What to produce = Exactly the lines from the start of the data through the line containing "shown fully extended." should be output, with both ends kept and nothing added.

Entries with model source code
::::::

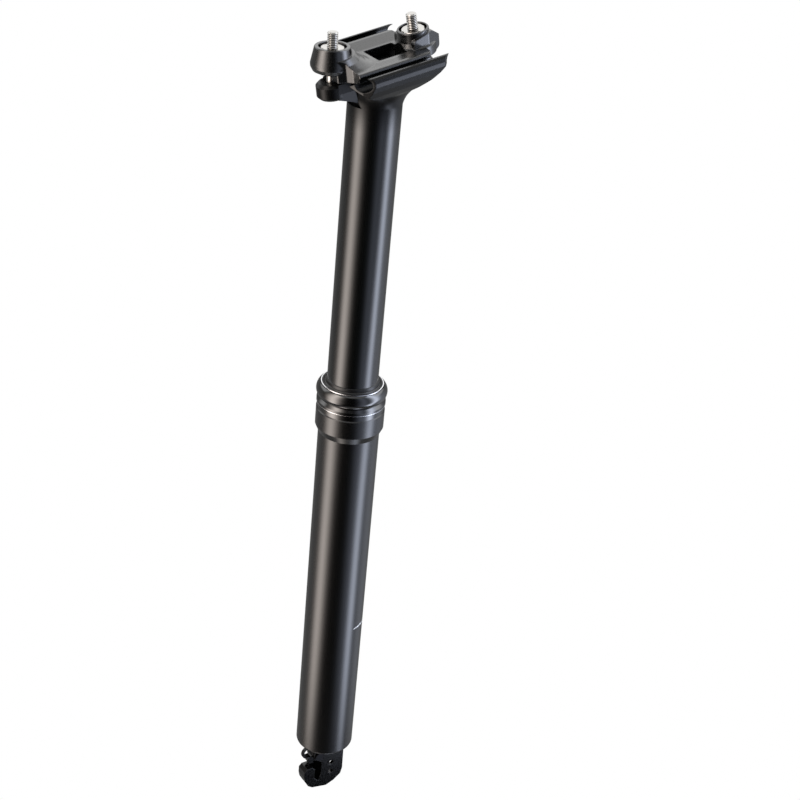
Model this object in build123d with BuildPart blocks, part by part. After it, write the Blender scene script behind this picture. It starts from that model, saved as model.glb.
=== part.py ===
"""Dropper seatpost with a 125 mm stroke, shown fully extended.

Millimetres. The origin is on the post's axis at the minimum-insertion line of the outer tube. +Z runs up the
post towards the saddle, +X points forward and +Y to the rider's left. The saddle clamp has its own frame,
tilted back about Y: u runs forward along the saddle rails and n stands square to them.
"""
from build123d import *
from math import cos, radians, sin
import os

os.makedirs("parts", exist_ok=True)

# Shared allowances
RUN_GAP = 0.05
SEAL_GAP = 0.02
SEAT_GAP = 0.3
OVERRUN = 1.0
EDGE = 0.5
REACH = 60.0

# Outer tube; its heights count from the lower end of the tube
TUBE_OD = 31.6
TUBE_WALL = 1.8
TUBE_LENGTH = 216.4
MIN_INSERTION = 85.0
TUBE_FOOT_ROUND = 1.2
SLEEVE_OD = 35.2
SLEEVE_LENGTH = 13.9
SLEEVE_TAPER = 3.9
FOOT_SEAT_RADIUS = 14.6

# Sliding inner post; its heights, and those of all that rides in it, count from its own lower end
STANCHION_OD = 26.0
STANCHION_WALL = 2.0
POST_ENGAGEMENT = 75.4
STANCHION_BORE_TOP = 225.0

# Guides
BUSHING_SEAT_RADIUS = 15.0
BUSHING_SEAT_DEPTH = 22.0
BACKUP_THICKNESS = 1.0
UPPER_BUSHING_LENGTH = 11.5
SLIDE_CLEARANCE = 0.3
LOWER_BUSHING_LOW = 1.5
LOWER_BUSHING_LENGTH = 12.0
LOWER_BUSHING_BORE = 12.2
BUSHING_SPLIT = 1.2
KEY_COUNT = 3
KEY_LOW = 17.0
KEY_LENGTH = 10.0
KEY_WIDTH = 3.0
KEY_ROOT_RADIUS = 12.1
KEY_TIP_RADIUS = 14.9
KEYWAY_RADIUS = 15.0
KEYWAY_LOW = 14.0

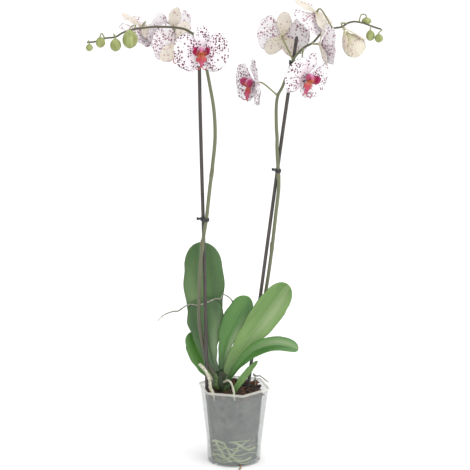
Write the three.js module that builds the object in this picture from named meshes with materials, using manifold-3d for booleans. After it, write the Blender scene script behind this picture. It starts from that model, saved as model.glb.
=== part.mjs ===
// Potted moth orchid: a plant with two staked flower spikes in a clear hexagonal-to-round pot.
// Millimetres, +Z up. The origin is the centre of the pot's base. -Y is the front.
// Plant points are [x, y, height above the pot's rim], so the plant rises with the pot.
import * as THREE from 'three';
import { mergeVertices } from 'three/addons/utils/BufferGeometryUtils.js';
import Module from 'manifold-3d';

const wasm = await Module();
wasm.setup();

// ---- Driving dimensions -------------------------------------------------------------------
const CLEARANCE = 0.35; // left between any two separate pieces

const POT_HEIGHT = 123.5;
const POT_RIM_CORNER_RADIUS = 60; // to the lip's corners
const POT_BASE_RADIUS = 42;
const POT_WALL = 1.5;
const POT_FLOOR = 2;
const LIP_WIDTH = 1.6;
const LIP_HEIGHT = 3.5;
const POT_CORNER_TURN = 14; // degrees from the front to the nearest rim corner
const HEXAGON_FULL_HEIGHT = 55; // the wall is round at the base and fully six-sided from here
const DRAIN_SLOT_WIDTH = 8;
const DRAIN_SLOT_HEIGHT = 5;
const DRAIN_HOLE_RADIUS = 3.5;
const DRAIN_HOLE_CIRCLE = 20;

const HEADSPACE = 11; // from the rim down to the growing medium
const MEDIUM_INSET = 0.8; // between the medium and the wall above the root zone
const ROOT_ZONE_HEIGHT = 46; // roots show behind the wall below this height
const POT_ROOT_RADIUS = 1.6;
const ROOT_SPACE = 6.2; // between the medium and the wall in the root zone

const STAKE_DIAMETER = 5.6;
const STAKE_BURIED = 62; // how far the stakes go down below the rim
const SPIKE_RADIUS = 2.6; // at the foot
const SPIKE_TIP_RADIUS = 1.0;
const PEDICEL_RADIUS = 1.3;
const CLIP_WALL = 1.3;
const CLIP_HEIGHT = 5;

const LEAF_THICKNESS = 2.4;
const PETAL_THICKNESS = 1.2;
const FLOWER_WIDTH = 84; // from one petal's tip to the other's
const AERIAL_ROOT_RADIUS = 1.1;
const THICK_ROOT_RADIUS = 2.3;

const CROWN_TOP = 25; // above the rim
const CROWN = {
  centre: [-20, -4, (CROWN_TOP - HEADSPACE) / 2],
  size: [12.5, 10.5, (CROWN_TOP + HEADSPACE) / 2],
};

// ---- Small helpers ------------------------------------------------------------------------
const V = (x, y, z) => new THREE.Vector3(x, y, z);
const plant = ([x, y, h]) => V(x, y, POT_HEIGHT + h);
const degrees = THREE.MathUtils.degToRad;
const smooth = (t) => THREE.MathUtils.smoothstep(t, 0, 1);

function lookUp(table, s) {
  let i = 1;
  while (i < table.length - 1 && table[i][0] < s) {
    i += 1;
  }
  const [s0, a] = table[i - 1];
  const [s1, b] = table[i];
  return a + ((b - a) * (s - s0)) / (s1 - s0);
}

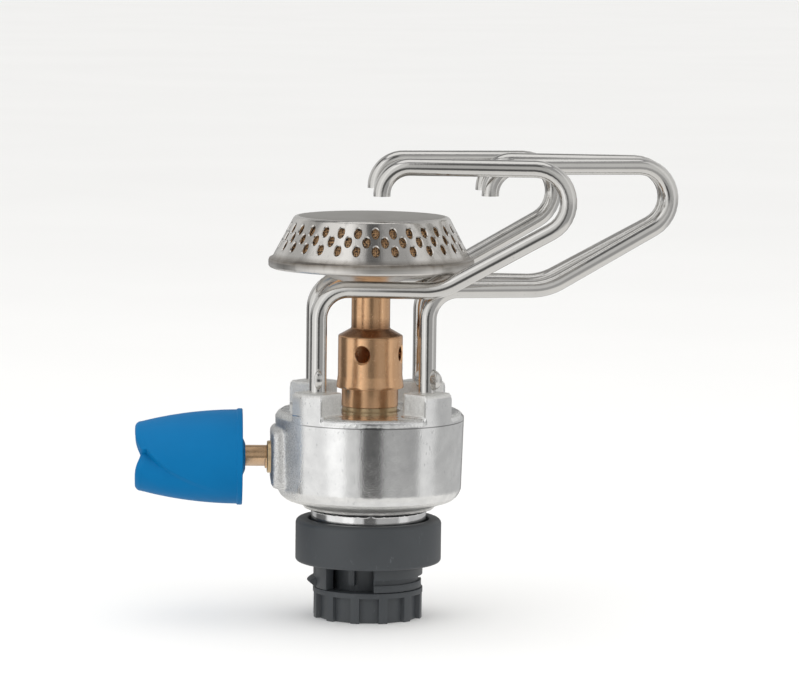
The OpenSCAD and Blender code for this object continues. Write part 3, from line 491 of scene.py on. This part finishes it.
for name, side_x, side_y, yaw, ear_turn in (
        ("front_left", -1, -1, -7.5, -90), ("back_left", -1, 1, 7.5, -90),
        ("front_right", 1, -1, 8.5, -50), ("back_right", 1, 1, -8.5, -90)):
    lean = (
        Matrix.Translation(Vector((side_x * STEM, side_y * STEM, 0)) * MM)
        @ Matrix.Rotation(math.radians(yaw), 4, "Z"))
    curve = bpy.data.curves.new(name, "CURVE")
    curve.dimensions = "3D"
    curve.bevel_depth = WIRE_R * MM
    curve.bevel_resolution = 7
    curve.use_fill_caps = True
    spline = curve.splines.new("POLY")
    spline.points.add(len(path) - 1)
    for point, (u, z) in zip(spline.points, path):
        point.co = (*(lean @ (Vector((u, 0, z)) * MM)), 1)
    wire = bpy.data.objects.new(f"support_wire_{name}", curve)
    scene.collection.objects.link(wire)
    only(wire)
    bpy.ops.object.convert(target="MESH")
    wire = bpy.context.object
    apply_modifier(
        wire, "BEVEL", width=0.35 * MM, segments=3, limit_method="ANGLE",
        angle_limit=math.radians(60))
    ears = []
    for turn, stand in EAR_STANDS:
        bpy.ops.object.select_all(action="DESELECT")
        bpy.ops.mesh.primitive_uv_sphere_add(segments=64, ring_count=40, radius=1)
        ear = bpy.context.object
        for vertex in ear.data.vertices:
            x, y, z = vertex.co
            half = math.copysign(min(1, 3 * abs(z)), z) * max(0, 1 - y * y) ** 0.7
            vertex.co = Vector((EAR_R * x, EAR_R * y, EAR_HALF * half)) * MM
        ear.data.transform(
            lean @ Matrix.Rotation(math.radians(turn + ear_turn - yaw), 4, "Z")
            @ Matrix.Translation(Vector((stand, 0, EAR_Z)) * MM)
            @ Matrix.Rotation(math.radians(90), 4, "X"))
        ears.append(ear)
    only(wire, *ears)
    bpy.ops.object.join()
    wire.data.materials.clear()
    fitted(wire, wire_steel, f"{name}_wire", "support_wire", f"support_{name}", angle=50)


# The jet with its holder, filter and washer: small turned brass pieces under the mixing tube, with
# a sintered bronze filter below the jet and a pressed fibre washer under the holder.
brass = Finish("turned brass", metallic=1.0)
tarnish = brass.grain(1.8, 4)
brass.feed("Base Color", brass.shade(tarnish, (0.50, 0.36, 0.20), (0.72, 0.55, 0.34)))
brass.feed("Roughness", 0.2 + tarnish * 0.2)
brass.relief(brass.grain(0.15, 1, (0.2, 1, 1)), 0.01)
dressed(brass, "jet_holder", "jet")
bronze = Finish("sintered bronze", metallic=1.0)
beads = bronze.grain(0.3, 1)
bronze.feed("Base Color", bronze.shade(beads, (0.30, 0.19, 0.09), (0.60, 0.42, 0.22)))
bronze.feed("Roughness", 0.5 + beads * 0.3)
bronze.relief(beads, 0.1)
dressed(bronze, "jet_filter", "inlet_filter")
fibre = Finish("pressed fibre", roughness=0.8)
fibre.feed("Base Color", fibre.shade(fibre.grain(0.4, 3), (0.20, 0.05, 0.03), (0.34, 0.11, 0.07)))
fibre.relief(fibre.grain(0.2, 2), 0.05)
dressed(fibre, "jet_washer")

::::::

Task response =
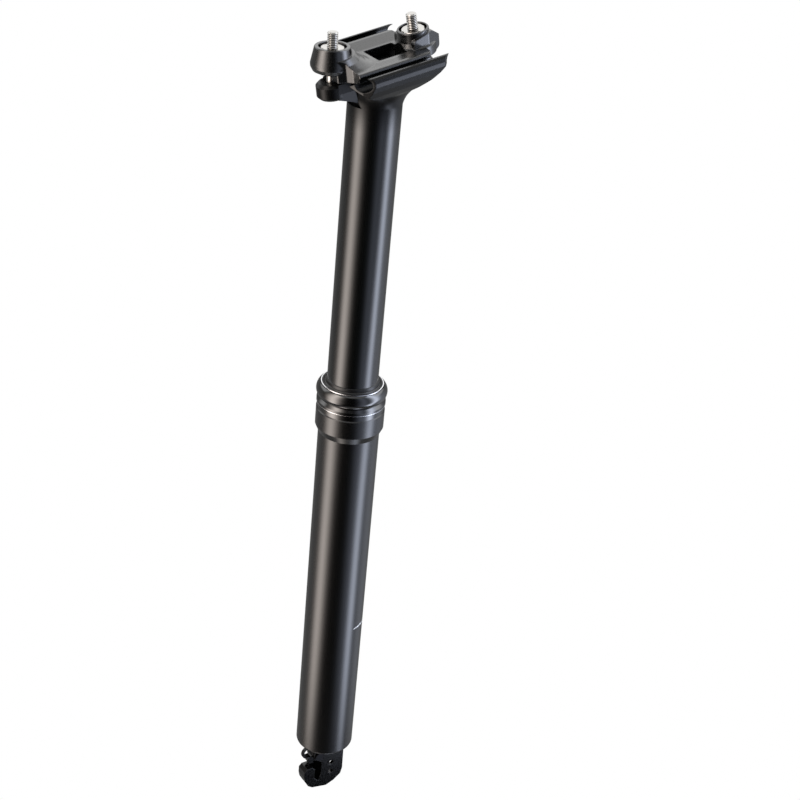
Model this object in build123d with BuildPart blocks, part by part. After it, write the Blender scene script behind this picture. It starts from that model, saved as model.glb.
=== part.py ===
"""Dropper seatpost with a 125 mm stroke, shown fully extended.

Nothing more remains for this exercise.